Por fim, Boone afirma que a dívida do setor privado está crescendo rapidamente nas principais economias. O estoque global de títulos corporativos não financeiros quase dobrou em termos reais em comparação com 2008, para quase a US$ 13 trilhão, e a qualidade da dívida vem se deteriorando, incluindo um aumento no estoque de empréstimos alavancados. Um novo surto de estresse financeiro poderia entrar em erupção, diz o relatório.
O relatório recomenda que os governos utilizem todas as políticas públicas à sua disposição, e que as discussões sobre acordos multilaterais sejam retomadas. Prioridades incluem investimentos em infraestrutura, especialmente na área digital, transporte, energia limpa, educação e implementação de políticas que favoreçam igualdade de oportunidades.
Brasil
Segundo o relatório da OCDE, a recuperação econômica do Brasil abrandou recentemente, apesar de condições financeiras favoráveis, mas é previsto que o crescimento atinja 1,4% em 2019 e 2,25% em 2020. O documento cita a proposta da Reforma da Previdência como forma de assegurar o orçamento a longo prazo, mas diz que há incerteza sobre a implementação da reforma. Se esta incerteza se dissipar, diz o documento, há previsão de que a demanda interna cresça e o desemprego diminua. Com ampla capacidade ociosa, é esperado que a inflação permaneça abaixo da meta.

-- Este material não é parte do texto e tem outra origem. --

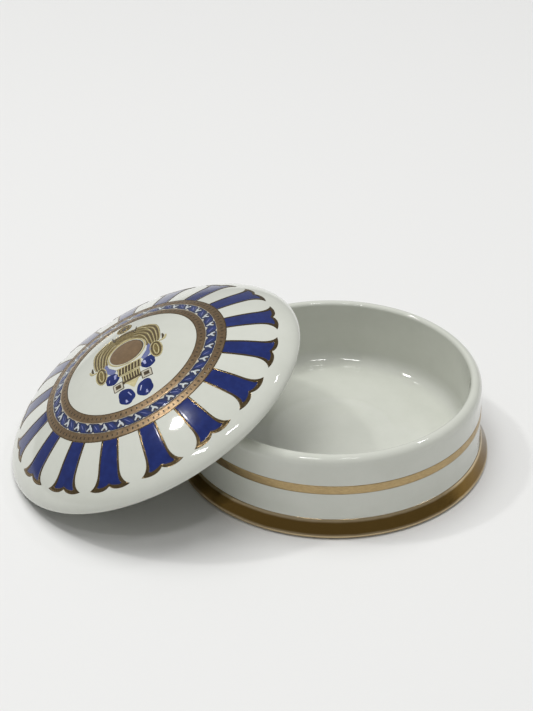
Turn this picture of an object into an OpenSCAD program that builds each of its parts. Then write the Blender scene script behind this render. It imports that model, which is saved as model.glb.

O relatório afirma ainda que a possibilidade de aumento das tensões comerciais pode trazer riscos para o Brasil, já que a China e os Estados Unidos são os dois principais parceiros comerciais do País.
OCDE
Fundada em Paris em 1961, a Organização para a Cooperação e Desenvolvimento Econômico é uma entidade internacional de 36 países que aceitam os princípios da democracia representativa e da economia de mercado. O Brasil não faz parte da OCDE, apesar de estar citado no relatório e ser considerado um parceiro da instituição. O País esta atualmente em processo para se tornar um membro pleno da instituição. Não há países árabes na entidade.